### [EXERCISE INSTRUCTIONS]
Without including any pictures, write out all the entries exactly.
-- START OF MATERIAL FOR THE TASK --
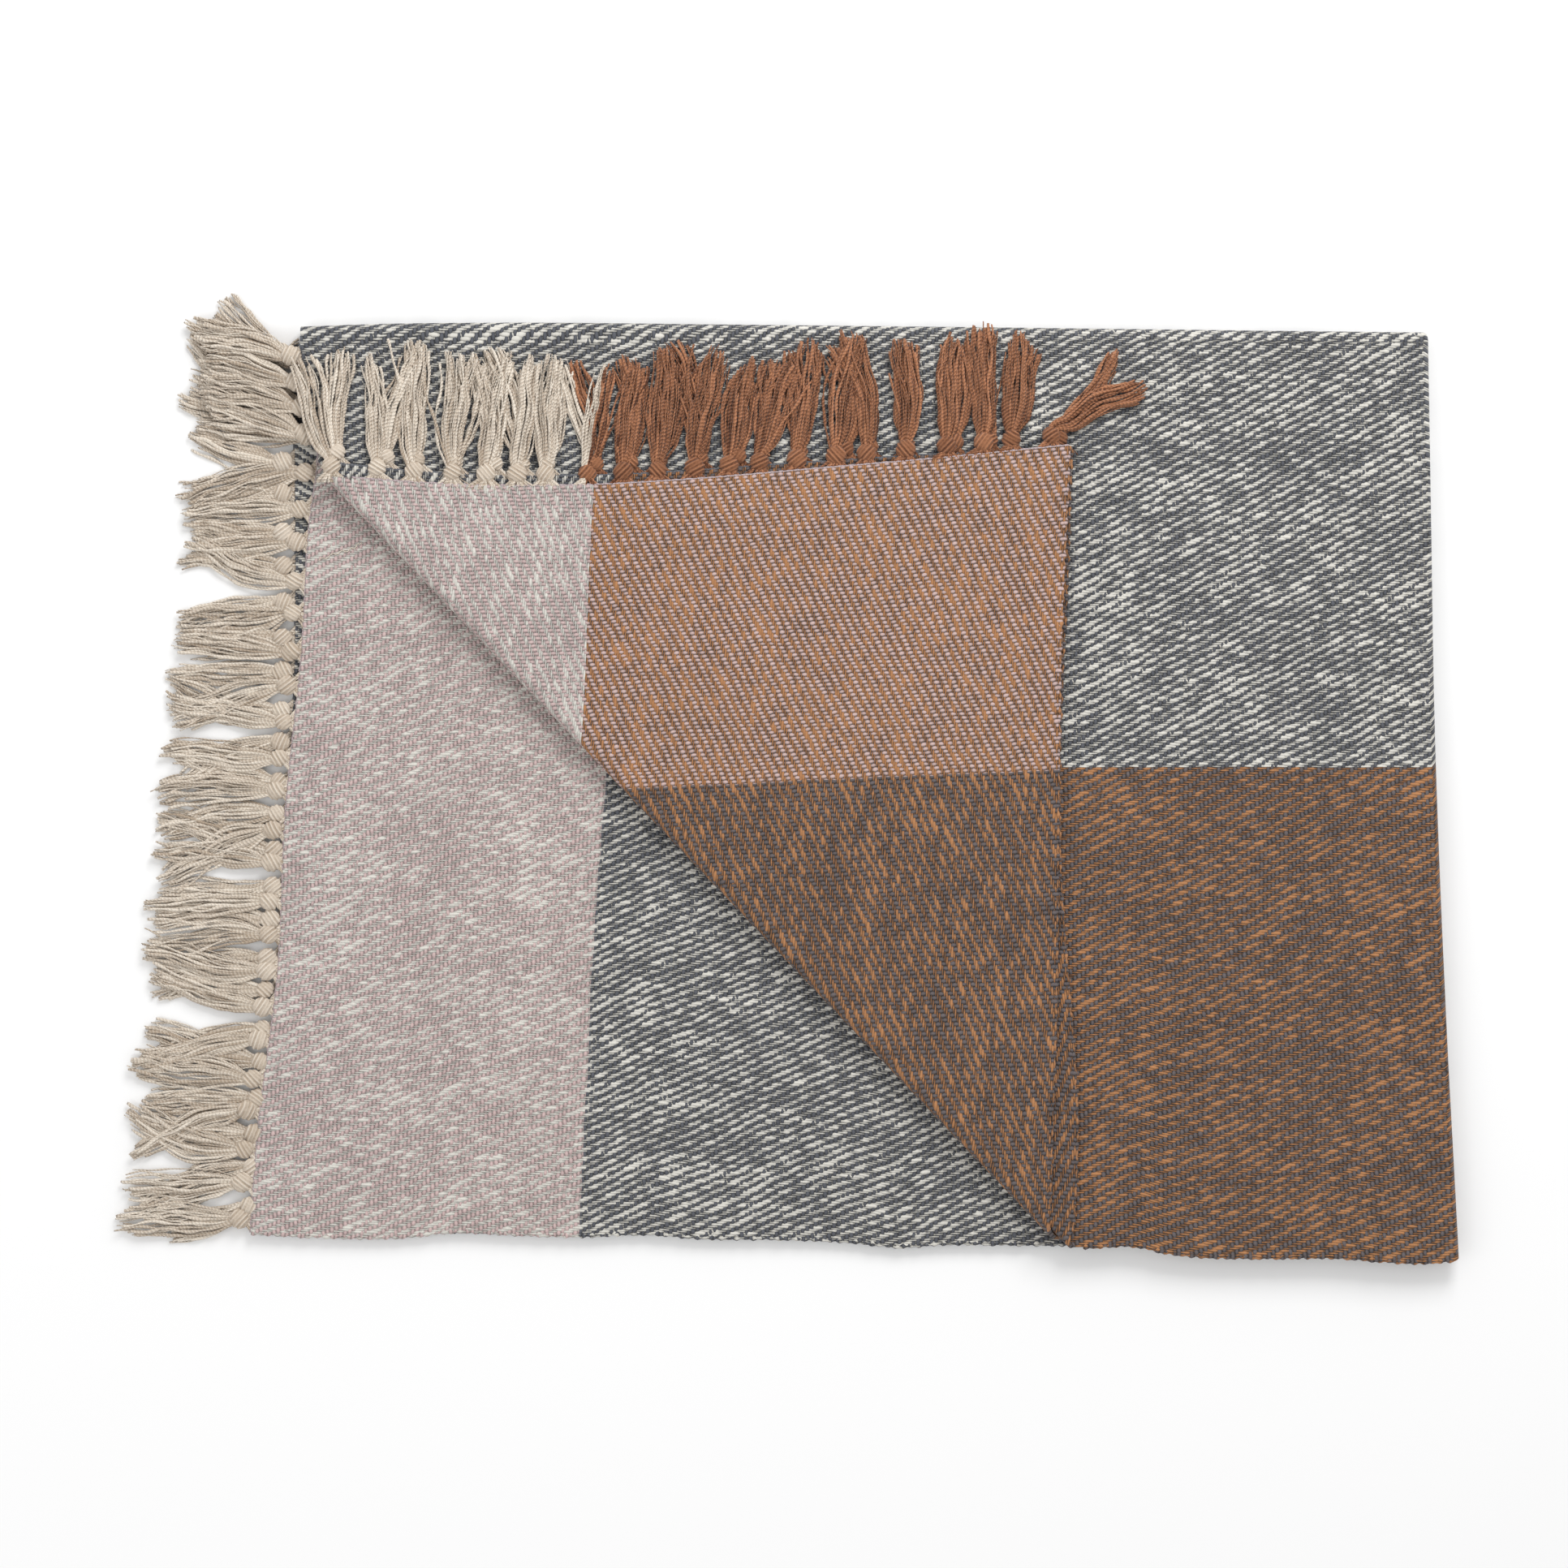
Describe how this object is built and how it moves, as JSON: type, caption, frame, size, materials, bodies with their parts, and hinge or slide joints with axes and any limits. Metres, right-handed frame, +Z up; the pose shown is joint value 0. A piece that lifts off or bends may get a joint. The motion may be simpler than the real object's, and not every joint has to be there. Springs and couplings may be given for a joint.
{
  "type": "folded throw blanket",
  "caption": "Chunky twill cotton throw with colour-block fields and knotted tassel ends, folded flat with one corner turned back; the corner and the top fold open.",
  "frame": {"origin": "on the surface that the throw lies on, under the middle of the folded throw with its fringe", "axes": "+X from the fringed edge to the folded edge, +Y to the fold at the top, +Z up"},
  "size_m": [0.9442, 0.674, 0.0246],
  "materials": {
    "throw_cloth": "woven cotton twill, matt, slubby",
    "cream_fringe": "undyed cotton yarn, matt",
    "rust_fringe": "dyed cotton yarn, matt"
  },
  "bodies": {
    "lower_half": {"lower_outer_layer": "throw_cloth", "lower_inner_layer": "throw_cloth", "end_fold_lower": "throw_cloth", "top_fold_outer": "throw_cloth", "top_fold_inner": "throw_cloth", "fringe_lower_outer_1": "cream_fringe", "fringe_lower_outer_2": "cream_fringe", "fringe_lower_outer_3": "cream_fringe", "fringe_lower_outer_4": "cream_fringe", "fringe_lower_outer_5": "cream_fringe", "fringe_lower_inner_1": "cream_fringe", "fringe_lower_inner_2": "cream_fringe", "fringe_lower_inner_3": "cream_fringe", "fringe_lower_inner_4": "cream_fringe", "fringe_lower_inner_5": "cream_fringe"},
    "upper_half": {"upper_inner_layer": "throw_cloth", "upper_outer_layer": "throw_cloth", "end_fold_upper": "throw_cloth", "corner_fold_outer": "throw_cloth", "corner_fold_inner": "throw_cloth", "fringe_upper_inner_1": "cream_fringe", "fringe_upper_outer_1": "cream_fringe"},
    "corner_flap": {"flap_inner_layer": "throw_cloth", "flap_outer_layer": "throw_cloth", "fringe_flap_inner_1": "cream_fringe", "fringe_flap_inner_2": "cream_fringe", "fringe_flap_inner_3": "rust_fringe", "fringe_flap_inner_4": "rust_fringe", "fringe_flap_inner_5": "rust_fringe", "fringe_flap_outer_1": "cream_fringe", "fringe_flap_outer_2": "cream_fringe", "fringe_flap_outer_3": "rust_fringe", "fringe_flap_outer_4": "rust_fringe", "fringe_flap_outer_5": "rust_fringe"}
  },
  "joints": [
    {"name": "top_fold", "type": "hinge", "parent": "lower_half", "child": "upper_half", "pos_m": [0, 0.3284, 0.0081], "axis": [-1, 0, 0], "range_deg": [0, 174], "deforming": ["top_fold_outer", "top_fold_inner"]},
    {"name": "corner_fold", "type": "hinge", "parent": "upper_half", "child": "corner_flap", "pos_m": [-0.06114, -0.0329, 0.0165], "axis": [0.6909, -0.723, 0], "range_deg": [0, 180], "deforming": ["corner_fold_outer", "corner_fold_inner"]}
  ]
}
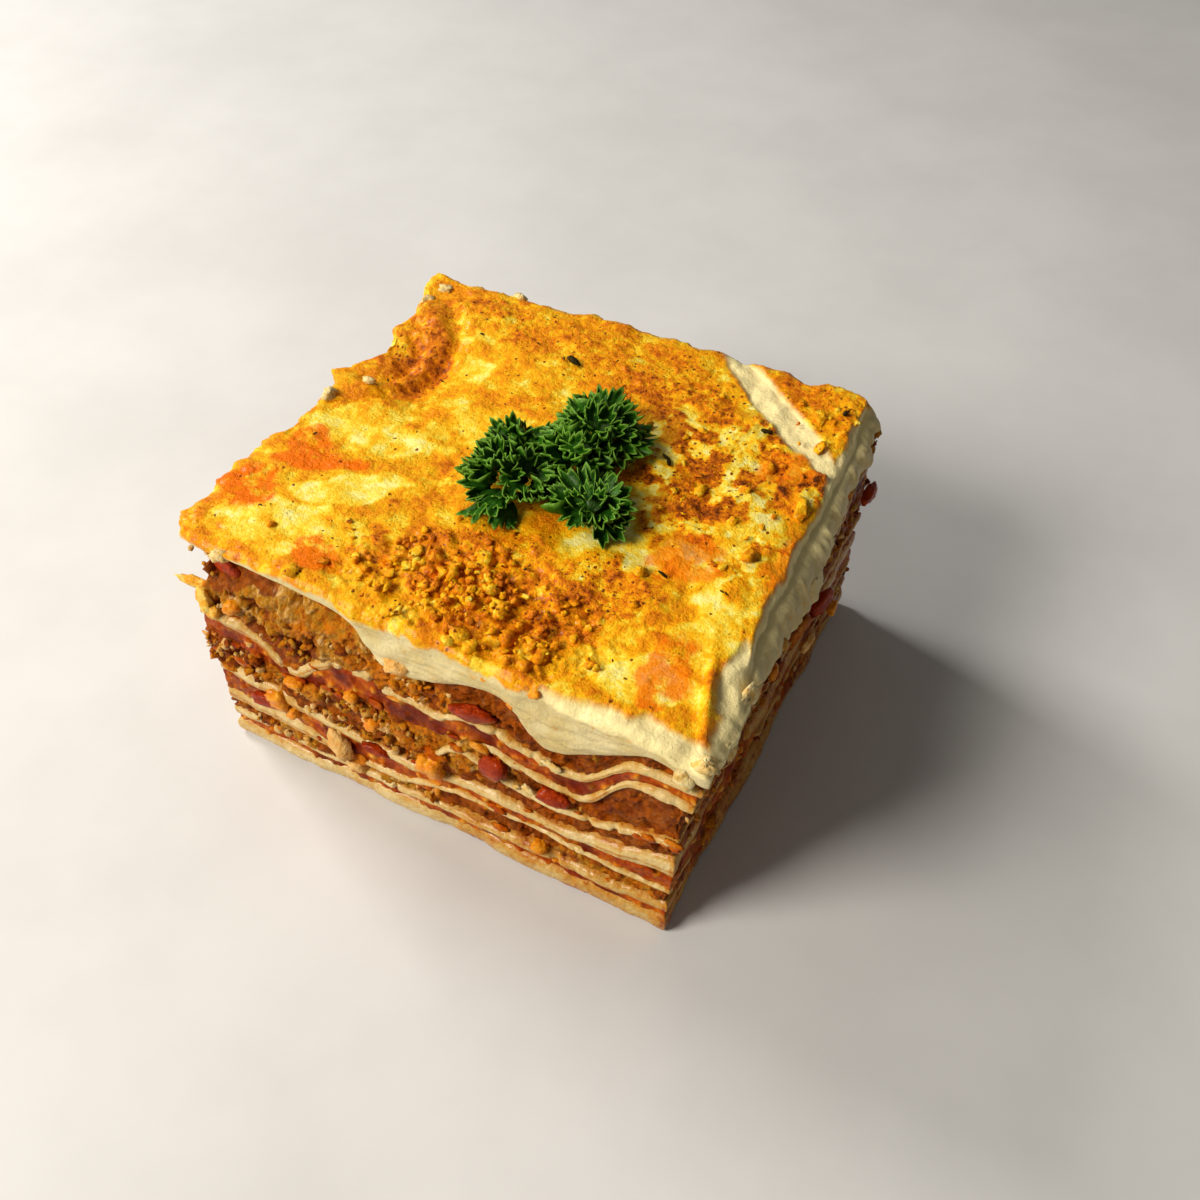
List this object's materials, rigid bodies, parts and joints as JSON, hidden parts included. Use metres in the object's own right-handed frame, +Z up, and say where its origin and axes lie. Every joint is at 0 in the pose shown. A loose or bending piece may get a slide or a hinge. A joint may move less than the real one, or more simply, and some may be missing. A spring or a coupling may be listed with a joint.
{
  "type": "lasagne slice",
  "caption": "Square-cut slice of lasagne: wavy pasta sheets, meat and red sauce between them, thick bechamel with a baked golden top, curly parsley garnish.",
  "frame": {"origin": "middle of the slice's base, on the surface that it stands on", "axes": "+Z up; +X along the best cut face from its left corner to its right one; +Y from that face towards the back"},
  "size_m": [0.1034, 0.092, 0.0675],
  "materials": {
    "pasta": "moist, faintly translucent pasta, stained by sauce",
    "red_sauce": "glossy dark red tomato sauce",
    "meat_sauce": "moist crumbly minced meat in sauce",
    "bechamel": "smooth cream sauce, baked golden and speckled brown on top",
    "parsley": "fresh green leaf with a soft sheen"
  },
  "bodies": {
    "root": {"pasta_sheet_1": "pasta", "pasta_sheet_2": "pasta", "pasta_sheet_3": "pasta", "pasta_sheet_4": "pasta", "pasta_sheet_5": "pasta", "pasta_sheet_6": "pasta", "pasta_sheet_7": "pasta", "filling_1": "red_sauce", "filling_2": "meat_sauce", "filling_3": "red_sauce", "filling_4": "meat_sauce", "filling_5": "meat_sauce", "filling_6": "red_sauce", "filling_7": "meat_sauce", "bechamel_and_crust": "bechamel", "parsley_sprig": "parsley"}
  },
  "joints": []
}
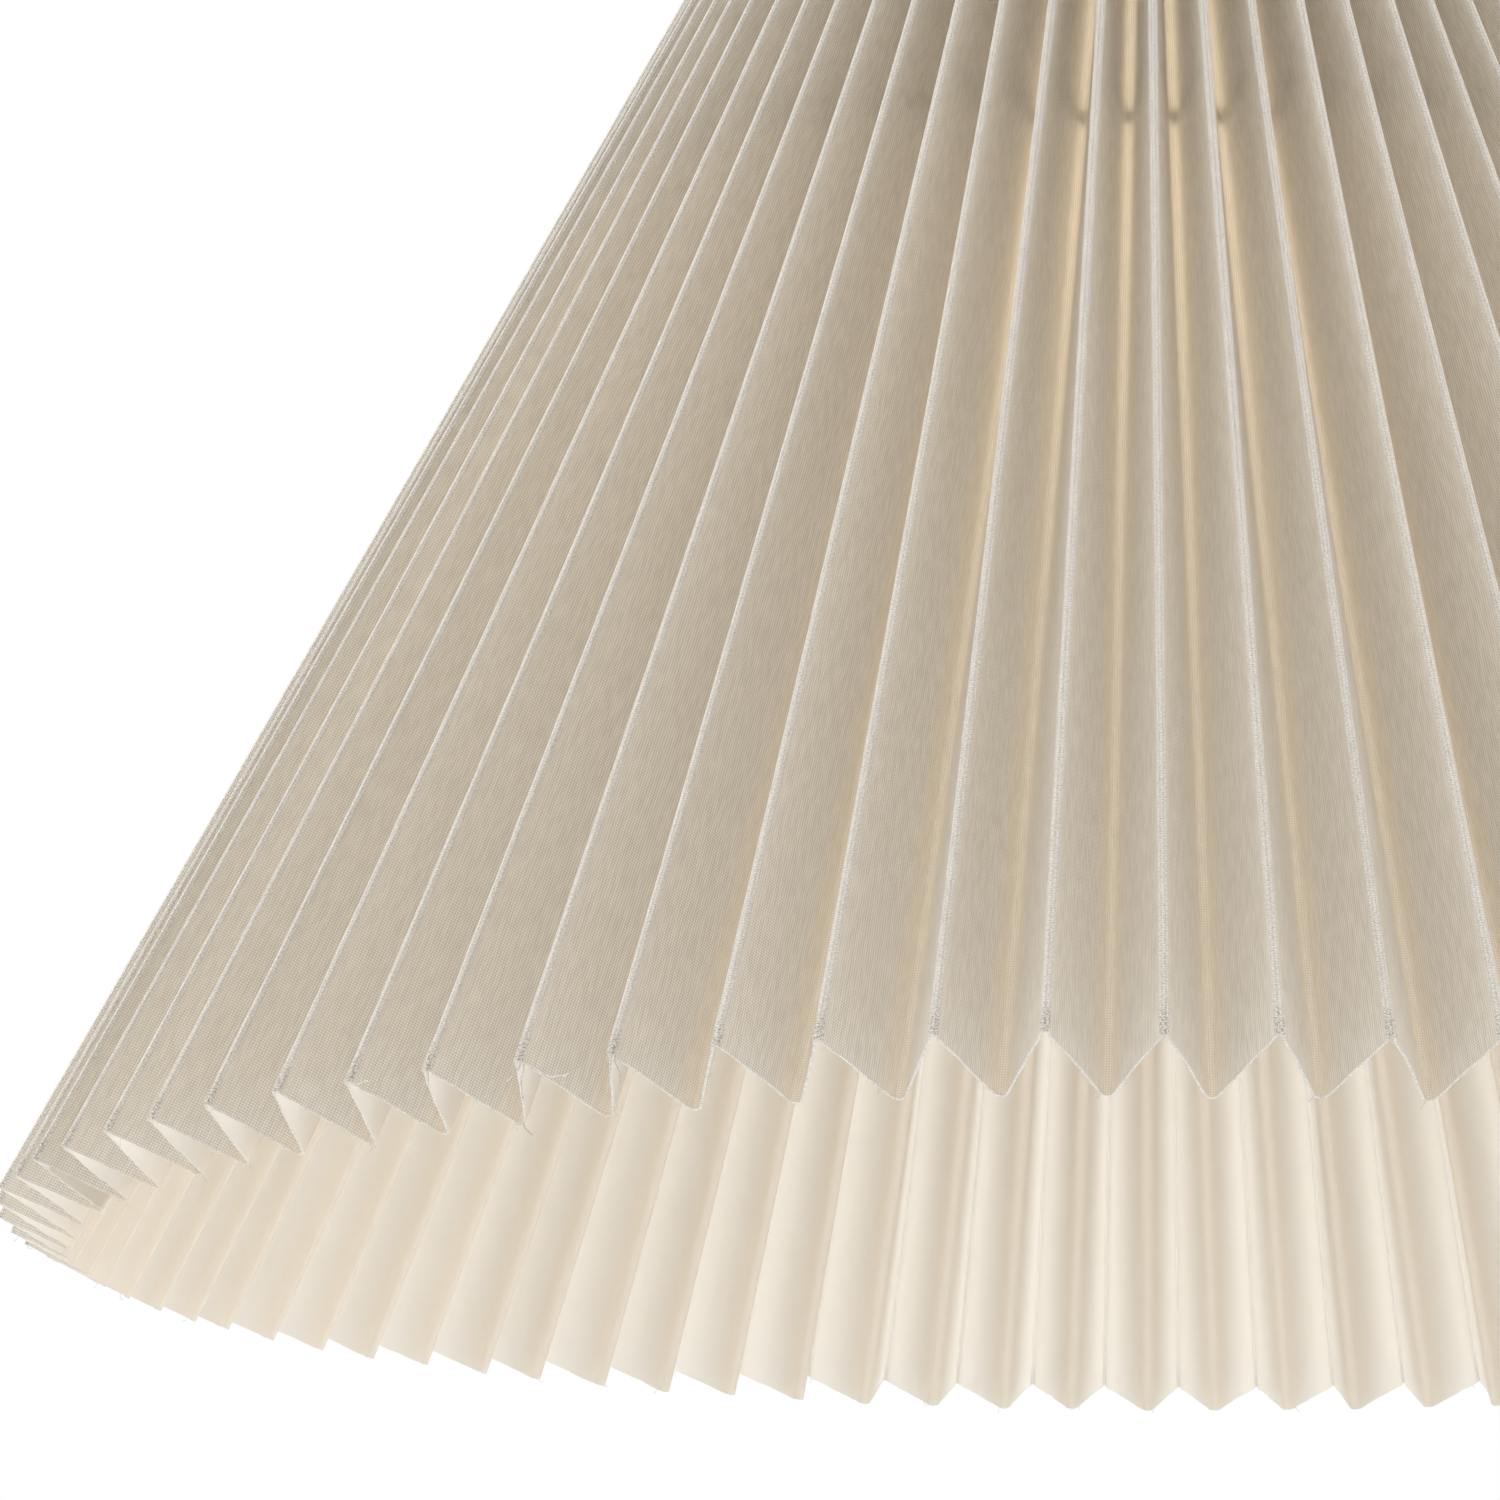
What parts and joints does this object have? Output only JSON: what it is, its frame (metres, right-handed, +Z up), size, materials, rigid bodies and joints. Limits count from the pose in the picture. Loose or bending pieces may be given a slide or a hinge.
-- END OF MATERIAL FOR THE TASK --
### [FINISHED EXERCISE]
Describe how this object is built and how it moves, as JSON: type, caption, frame, size, materials, bodies with their parts, and hinge or slide joints with axes and any limits. Metres, right-handed frame, +Z up; the pose shown is joint value 0. A piece that lifts off or bends may get a joint. The motion may be simpler than the real object's, and not every joint has to be there. Springs and couplings may be given for a joint.
{
  "type": "folded throw blanket",
  "caption": "Chunky twill cotton throw with colour-block fields and knotted tassel ends, folded flat with one corner turned back; the corner and the top fold open.",
  "frame": {"origin": "on the surface that the throw lies on, under the middle of the folded throw with its fringe", "axes": "+X from the fringed edge to the folded edge, +Y to the fold at the top, +Z up"},
  "size_m": [0.9442, 0.674, 0.0246],
  "materials": {
    "throw_cloth": "woven cotton twill, matt, slubby",
    "cream_fringe": "undyed cotton yarn, matt",
    "rust_fringe": "dyed cotton yarn, matt"
  },
  "bodies": {
    "lower_half": {"lower_outer_layer": "throw_cloth", "lower_inner_layer": "throw_cloth", "end_fold_lower": "throw_cloth", "top_fold_outer": "throw_cloth", "top_fold_inner": "throw_cloth", "fringe_lower_outer_1": "cream_fringe", "fringe_lower_outer_2": "cream_fringe", "fringe_lower_outer_3": "cream_fringe", "fringe_lower_outer_4": "cream_fringe", "fringe_lower_outer_5": "cream_fringe", "fringe_lower_inner_1": "cream_fringe", "fringe_lower_inner_2": "cream_fringe", "fringe_lower_inner_3": "cream_fringe", "fringe_lower_inner_4": "cream_fringe", "fringe_lower_inner_5": "cream_fringe"},
    "upper_half": {"upper_inner_layer": "throw_cloth", "upper_outer_layer": "throw_cloth", "end_fold_upper": "throw_cloth", "corner_fold_outer": "throw_cloth", "corner_fold_inner": "throw_cloth", "fringe_upper_inner_1": "cream_fringe", "fringe_upper_outer_1": "cream_fringe"},
    "corner_flap": {"flap_inner_layer": "throw_cloth", "flap_outer_layer": "throw_cloth", "fringe_flap_inner_1": "cream_fringe", "fringe_flap_inner_2": "cream_fringe", "fringe_flap_inner_3": "rust_fringe", "fringe_flap_inner_4": "rust_fringe", "fringe_flap_inner_5": "rust_fringe", "fringe_flap_outer_1": "cream_fringe", "fringe_flap_outer_2": "cream_fringe", "fringe_flap_outer_3": "rust_fringe", "fringe_flap_outer_4": "rust_fringe", "fringe_flap_outer_5": "rust_fringe"}
  },
  "joints": [
    {"name": "top_fold", "type": "hinge", "parent": "lower_half", "child": "upper_half", "pos_m": [0, 0.3284, 0.0081], "axis": [-1, 0, 0], "range_deg": [0, 174], "deforming": ["top_fold_outer", "top_fold_inner"]},
    {"name": "corner_fold", "type": "hinge", "parent": "upper_half", "child": "corner_flap", "pos_m": [-0.06114, -0.0329, 0.0165], "axis": [0.6909, -0.723, 0], "range_deg": [0, 180], "deforming": ["corner_fold_outer", "corner_fold_inner"]}
  ]
}
List this object's materials, rigid bodies, parts and joints as JSON, hidden parts included. Use metres in the object's own right-handed frame, +Z up, and say where its origin and axes lie. Every joint is at 0 in the pose shown. A loose or bending piece may get a slide or a hinge. A joint may move less than the real one, or more simply, and some may be missing. A spring or a coupling may be listed with a joint.
{
  "type": "lasagne slice",
  "caption": "Square-cut slice of lasagne: wavy pasta sheets, meat and red sauce between them, thick bechamel with a baked golden top, curly parsley garnish.",
  "frame": {"origin": "middle of the slice's base, on the surface that it stands on", "axes": "+Z up; +X along the best cut face from its left corner to its right one; +Y from that face towards the back"},
  "size_m": [0.1034, 0.092, 0.0675],
  "materials": {
    "pasta": "moist, faintly translucent pasta, stained by sauce",
    "red_sauce": "glossy dark red tomato sauce",
    "meat_sauce": "moist crumbly minced meat in sauce",
    "bechamel": "smooth cream sauce, baked golden and speckled brown on top",
    "parsley": "fresh green leaf with a soft sheen"
  },
  "bodies": {
    "root": {"pasta_sheet_1": "pasta", "pasta_sheet_2": "pasta", "pasta_sheet_3": "pasta", "pasta_sheet_4": "pasta", "pasta_sheet_5": "pasta", "pasta_sheet_6": "pasta", "pasta_sheet_7": "pasta", "filling_1": "red_sauce", "filling_2": "meat_sauce", "filling_3": "red_sauce", "filling_4": "meat_sauce", "filling_5": "meat_sauce", "filling_6": "red_sauce", "filling_7": "meat_sauce", "bechamel_and_crust": "bechamel", "parsley_sprig": "parsley"}
  },
  "joints": []
}
What parts and joints does this object have? Output only JSON: what it is, its frame (metres, right-handed, +Z up), size, materials, rigid bodies and joints. Limits count from the pose in the picture. Loose or bending pieces may be given a slide or a hinge.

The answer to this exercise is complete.